AI pilots are stalling not because of technology limits, but because enterprises have yet to redesign GBS operating models for true agentic execution.

SSOW Berlin confirmed what many GBS and Finance leaders already sense. AI experimentation is everywhere, but value realization is rare. The issue is not the technology. It is the operating model. Most organizations are still applying automation logic to agentic systems. They are optimizing steps instead of redesigning execution. As a result, pilots multiply while impact stalls.
This gap explains the growing disconnect. 70-80% of finance processes are technically executable by AI agents within the next 3-5 years. Yet most enterprises remain trapped in pilots with no material financial return. Value only emerges when work is re-architected end to end and agents are orchestrated within a new GBS operating system.

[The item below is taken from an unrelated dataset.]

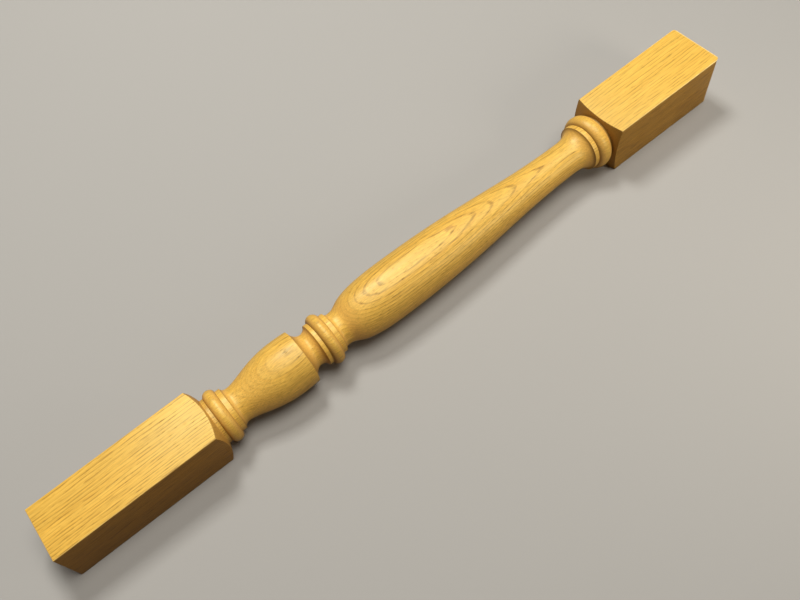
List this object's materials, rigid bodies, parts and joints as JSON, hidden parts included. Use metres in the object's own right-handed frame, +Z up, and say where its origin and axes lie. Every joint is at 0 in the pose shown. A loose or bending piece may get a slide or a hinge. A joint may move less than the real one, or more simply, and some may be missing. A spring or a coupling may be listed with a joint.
{
  "type": "stair spindle",
  "caption": "Turned wooden stair spindle: an urn, round beads and a long tapering vase turned between square end blocks.",
  "frame": {"origin": "under the middle of the spindle, on the surface that it lies on", "axes": "+X along the spindle from the foot's long block to the head's short block, +Z up, with two faces of each block level"},
  "size_m": [0.553, 0.041, 0.041],
  "materials": {
    "oak": "light golden oak under a clear satin varnish"
  },
  "bodies": {
    "root": {"spindle": "oak"}
  },
  "joints": []
}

The industry is approaching the ceiling of the legacy S-curve. ERP-centric workflows, partial automation, and fragmented tooling have delivered efficiency gains, but the marginal returns are declining. Extending this model will not unlock the next wave of value.

What stood out at SSOW Berlin was not enthusiasm for AI, but recognition of a deeper shift. Leading organizations are moving from digital execution to agentic execution. In this model, agents do not follow predefined steps. They coordinate, retain context, collaborate across systems, and drive outcomes. They operate across P2P, O2C, R2R, and H2R rather than within functional silos.

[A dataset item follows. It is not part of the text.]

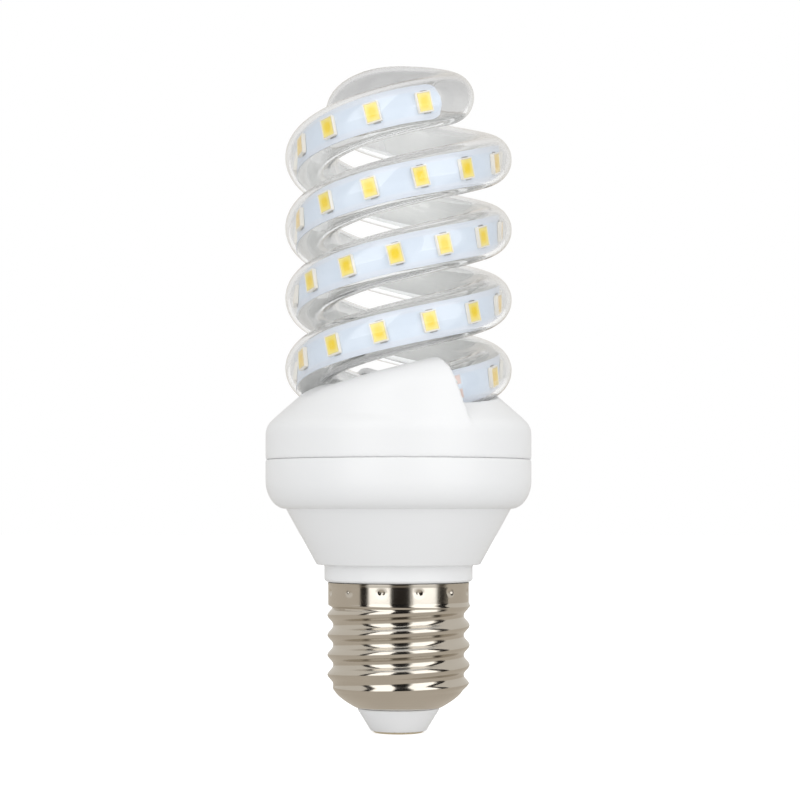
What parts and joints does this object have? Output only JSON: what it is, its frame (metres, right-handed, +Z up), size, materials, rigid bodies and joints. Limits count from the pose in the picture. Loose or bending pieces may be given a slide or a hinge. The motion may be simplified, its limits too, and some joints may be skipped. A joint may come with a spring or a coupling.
{
  "type": "spiral led bulb",
  "caption": "Spiral LED lamp: clear glass tube wound as a double spiral with LED strips inside, white tapered housing and E27 screw base.",
  "frame": {"origin": "middle of the centre contact's underside, on the lamp's axis", "axes": "+Z up the lamp's axis from the screw base to the glass, -Y towards the viewer with the front hood's mouth, +X to the right"},
  "size_m": [0.0488, 0.0486, 0.1221],
  "materials": {
    "clear_glass": "clear polished glass",
    "strip": "white solder mask on a flexible circuit",
    "led_frame": "white moulded LED body",
    "phosphor": "yellow phosphor in clear gel",
    "silicone": "translucent white silicone",
    "lead_insulation": "white lead insulation",
    "white_plastic": "white moulded plastic, satin",
    "nickel": "nickel plating, bright, slightly warm",
    "pale_insulator": "pale moulded insulator, satin",
    "contact_brass": "tinned brass",
    "board": "pale laminate board",
    "black_epoxy": "black epoxy package",
    "can_sleeve": "dark plastic sleeve on an aluminium can",
    "ferrite": "dark ferrite",
    "copper": "enamelled copper wire",
    "film_case": "coated film capacitor",
    "resistor_body": "coated resistor"
  },
  "bodies": {
    "root": {"spiral_tube": "clear_glass", "led_strip_front": "strip", "led_strip_rear": "strip", "led_packages_front": "led_frame", "led_packages_rear": "led_frame", "led_phosphors_front": "phosphor", "led_phosphors_rear": "phosphor", "tube_seal_front": "silicone", "tube_seal_rear": "silicone", "strip_leads_front": "lead_insulation", "strip_leads_rear": "lead_insulation", "upper_cover": "white_plastic", "lower_housing": "white_plastic", "screw_shell": "nickel", "base_insulator": "pale_insulator", "centre_contact": "contact_brass", "driver_board": "board", "bridge_rectifier": "black_epoxy", "driver_chip": "black_epoxy", "input_capacitor": "can_sleeve", "output_capacitor": "can_sleeve", "inductor_core": "ferrite", "inductor_winding": "copper", "film_capacitor": "film_case", "fuse_resistor": "resistor_body", "live_lead": "lead_insulation", "neutral_lead": "lead_insulation"}
  },
  "joints": []
}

This changes the role of people. Human teams move from execution to supervision, exception handling, and quality control of autonomous digital workforces. This is not incremental improvement. It is a new operating architecture.

Most failures to scale AI are self-inflicted. Common patterns include building isolated agents per process, constraining agents to a single model, underestimating governance requirements, and failing to recognize GBS as the natural platform for agentic transformation. The surprise is not that scaling is hard. The surprise is how long organizations have tried to avoid redesigning the system of work itself.
GBS sits at the intersection of volume, data, process complexity, and measurable ROI. No other function is better positioned to lead the transition to agentic execution. What has been missing is a unifying operating model that replaces task automation with outcome ownership. That model is now emerging.
At Hypatos, we believe the future of GBS is an Agentic GBS Operating System. One coordinated environment where AI agents, human oversight, and enterprise systems function as a single execution layer.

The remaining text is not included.